The Ending’s Refusal to Provide Certainty

The final revelation identifies which passenger is the devil, but the film’s last moments introduce a new layer of ambiguity. The surviving character encounters the devil outside the building, and in their final interaction, the devil suggests that the protagonist’s own sins are far from absolved.

The film ends without clear resolution about punishment, redemption, or ultimate consequence. This refusal to provide a clean moral framework is either the film’s greatest strength or its most frustrating choice, depending on your tolerance for ambiguity. It leaves the theological and philosophical questions dangling: Is the devil punishing, or recruiting? Is survival redemptive, or is it just luck? “Devil” never answers these definitively, which some viewers find provocative and others find evasive.

The Elevator as Repeated Cinematic Device

“Devil” is not the first film to trap people in an elevator and extract horror from the situation. “Breakdown” (1997) uses a truck cab in a similar way—confined space, stranger danger, escaping becomes impossible. “Cube” (1997) uses a series of linked rooms for comparable claustrophobic effect. What distinguishes “Devil” is its insistence that the problem is not just the space but the unseen malevolence within it.

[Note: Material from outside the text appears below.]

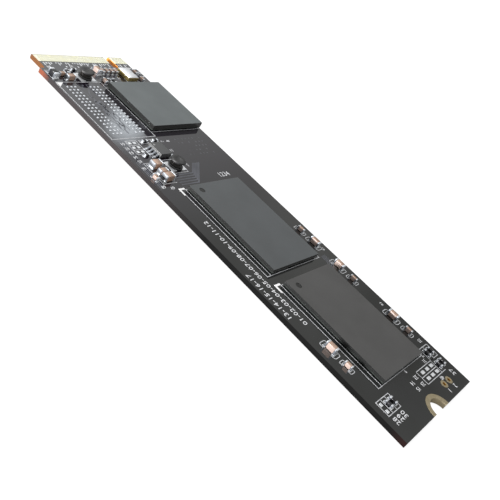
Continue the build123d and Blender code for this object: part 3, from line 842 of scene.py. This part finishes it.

The film’s specific contribution is asking what happens when you remove the ability to identify danger by conventional means. In a normal thriller, the villain might be identified by behavior or appearance. In “Devil,” the devil is deliberately designed to mimic human confusion and fear. The scratching scene remains its most effective moment because it’s the clearest signal that something impossible is occurring, even if the film never explains what physically creates the scratching or how a supernatural entity operates within enclosed metal walls.